EDI via Internet noch nicht vorstellbar

Waehrend in den USA bereits erste Unternehmen Electronic Data Interchange (EDI) im Pilotversuch ueber das Internet betreiben, kommt es den deutschen DV-Managern kaum in den Sinn, Geschaeftsdaten ueber dieses Netz auszutauschen. "Fuer unseren Business-Verkehr benutzen wir Standleitungen X.25, X.400 oder GE. Wenn ich zum Beispiel eine X.25-Verbindung von hier nach Ellwangen habe, dann koennte ich mir ueberhaupt nicht vorstellen, das durch einen Internet-Anschluss zu ersetzen", konstatiert Spreemann, der in der Hannoveraner Varta-Zentrale sitzt.

Auch Mercks DV-Chef Glatzel glaubt nicht an eine exzessive Internet-Nutzung bei der Kommunikation zwischen grossen Unternehmen. "Die grossen Firmen werden anders bestellen - von Computer zu Computer, also das ganz normale EDI. Dazu brauchen sie kein Internet, dafuer hat man eine Leitung."

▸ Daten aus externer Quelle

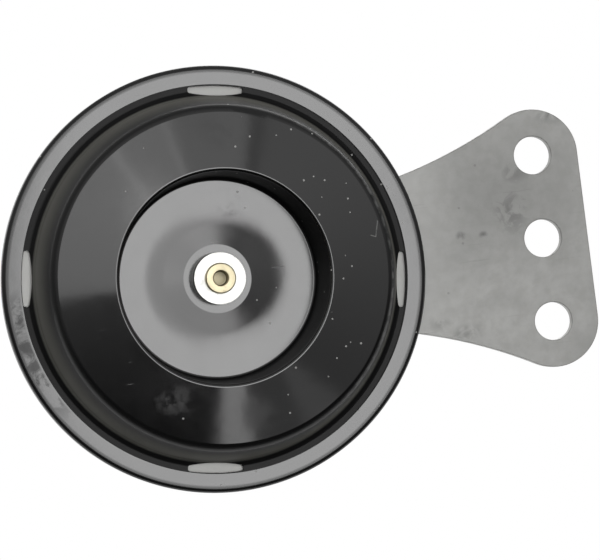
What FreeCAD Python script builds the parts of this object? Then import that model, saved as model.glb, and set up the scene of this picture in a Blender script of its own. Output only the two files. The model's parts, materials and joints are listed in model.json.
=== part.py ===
# Electric disc horn on a flat steel bracket, in millimetres, +Z up.
# The horn's axis runs along Y and its pressed cover faces -Y. The origin is the middle
# hole of the bracket's head, on the bracket's rear face.
# Depths (names that end in _Y0 or _Y1) are counted rearward from the front face of the rim.
import FreeCAD, Part
import math
import os

Vector = FreeCAD.Vector
AXIS = Vector(0, 1, 0)

# Rim: one steel ring rolled over the flanges of the cover, the diaphragm and the can.
RIM_R = 45.0
RING_T = 0.8
HEM_FRONT_W = 4.0
HEM_REAR_W = 3.5
RIM_FRONT_BEND = 1.6
RIM_REAR_BEND = 1.4
STACK_GAP = 0.1
GASKET_T = 0.4
GASKET_W = 2.3
DIAPHRAGM_T = 0.4

# How wide the horn is against the 90 mm size that its inner pieces were laid out for.
PLAN = RIM_R / 45.0

# Front cover, pressed from one sheet. Heights are counted forward from the rim's front face.
COVER_T = 1.0
GROOVE_INSET = 6.35
GROOVE_BEND = 1.5
SHOULDER_INSET = 8.7
SHOULDER_H = 12.5
SHOULDER_BEND = 3.0
CREST_R = 22.1
CREST_H = 15.0
CREST_BEND = 1.1
DISH_R = 20.9
DISH_EDGE_H = 1.9
DISH_BEND = 1.0
DISH_FLOOR_R = 18.0
DISH_FLOOR_H = 1.5
DISH_FLOOR_BEND = 25.0
RISE_FOOT_R = 11.7
RISE_BEND = 13.0
BOSS_R = 7.4
BOSS_H = 3.6
BOSS_BEND = 0.8

# Sound slots at the foot of the hump.
SLOT_COUNT = 4
SLOT_CLOCK_DEG = -7.2
SLOT_INSET = 4.2
SLOT_DEPTH = 2.6
SLOT_END_DEPTH = 1.9
SLOT_LENGTH = 11.8
SLOT_CORNER_R = 0.75
SLOT_TOP_H = 1.5

# Diaphragm and what is riveted to its centre.
BEAD_OUTER_R = 30.0 * PLAN
BEAD_INNER_R = 22.0 * PLAN
BEAD_H = 0.6
BEAD_BEND = 1.2
STUD_R = 2.6
STUD_GAP = 0.1
RIVET_R = 3.2
RIVET_PROUD = 1.5
RIVET_HOLE_R = 1.55
RIVET_HOLE_DEPTH = 2.8
RIVET_EDGE = 0.5
WASHER_R = 5.5
WASHER_T = 2.8
WASHER_FACE_INSET = 0.75
WASHER_FALL = 0.16
WASHER_EDGE = 0.12
FRONT_STIFFENER_R = 9.0 * PLAN
FRONT_STIFFENER_T = 0.8
REAR_STIFFENER_R = 11.0 * PLAN
REAR_STIFFENER_T = 1.0
SLEEVE_R = 5.0
COLLAR_R = 9.5 * PLAN
COLLAR_T = 3.6
ARMATURE_R = 8.0 * PLAN
MAGNET_GAP = 1.0
ARMATURE_DIP = 1.8

# Rear can, pressed in two steps.
HOUSING_T = 1.2
CAN_INSET = 6.5
CAN_DRAFT = 0.5
CAN_FLANGE_BEND = 1.0
CAN_SHOULDER_BEND = 2.2
SHOULDER_DEPTH = 9.0
CUP_R = 31.2 * PLAN
CUP_DRAFT = 0.6
CUP_NECK_BEND = 1.0
CUP_BASE_BEND = 2.5
COIL_SPACE = 15.0
SCREW_COLLAR_R = 3.4
SCREW_COLLAR_L = 1.8

# Magnet.
CORE_R = 8.0 * PLAN
NECK_R = 5.0
NECK_GAP = 0.05
BOLT_R = 4.0
BOLT_CHAMFER = 0.8
BOLT_PROUD = 2.0
BOBBIN_WALL = 1.0
BOBBIN_BORE_GAP = 0.4
BOBBIN_FLANGE_R = 17.0 * PLAN
BOBBIN_FLANGE_T = 1.2
WINDING_R = 15.8 * PLAN
YOKE_INSET = 3.1
YOKE_T = 1.5
YOKE_BORE_GAP = 0.6

# Contact breaker, above the magnet on the yoke plate's front.
MOVING_ARM_T = 0.5
FIXED_ARM_T = 0.8
MIDDLE_INSULATOR_T = 1.2
UPPER_INSULATOR_T = 0.6
BREAKER_HALF_W = 6.5 * PLAN
BREAKER_Z0 = 22.0 * PLAN
BREAKER_Z1 = 30.5 * PLAN
MOVING_WAIST_HALF_W = 4.5 * PLAN
MOVING_TIP_HALF_W = 6.0 * PLAN
MOVING_TIP_GAP = 0.3
MOVING_WAIST_ABOVE = 3.0
MOVING_WAIST_BELOW = 2.0
FIXED_HALF_W = 4.5 * PLAN
FIXED_TIP_Z = 12.5 * PLAN
TAB_L = 3.2 * PLAN
TAB_HALF_W = 1.5
MOVING_TAB_RISE = 1.0
FIXED_TAB_DROP = 2.0
CONTACT_Z = 15.0 * PLAN
CONTACT_R = 1.6
CONTACT_TAIL_R = 0.9
CONTACT_HEAD_R = 1.3
CONTACT_HEAD_T = 0.4
BREAKER_RIVET_X = 3.0 * PLAN
BREAKER_RIVET_Z = 26.0 * PLAN
BREAKER_RIVET_R = 1.5
BREAKER_RIVET_HEAD_GAP = 0.8
BREAKER_RIVET_HEAD_T = 0.8
BREAKER_RIVET_GAP = 0.5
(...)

Die Bedenken gelten unter anderem der Sicherheit. So kommt ein Unternehmen, dass das interne Netz mit dem Internet koppeln will, um ein Firewall-System nicht herum. Diese Loesung wird als Schutzschild zwischen Inhouse-Netz und Internet geschaltet, kann aber keine 100prozentige Sicherheit bieten. Bei Sun gibt es fuer die 20 000 Rechner im SWAN nur eine solche Tuer nach draussen. "Das ist das bestgehuetetste System", weiss Schmid.

Ein grosses Manko stellt auch die geringe Kapazitaet des Internet dar. So sind die Unternehmen beim Datenaustausch meist auf eine garantierte Bandbreite angewiesen. "Wie es sich mir momentan darstellt, ist einfach das Zeitverhalten schlecht, der Overhead zu gross - das waere also kein Medium, auf das ich mich jetzt alleine stuetzen wuerde, um etwa einen Datenverteilverkehr aufzubauen", gibt Spreemann seine Erfahrungen wieder. "Ich vergleiche das immer mit der CeBIT. Dort gehe ich hin, um mich zu informieren, und dann aergern mich diese Sonntagsspaziergaenger, die mir den Weg versperren."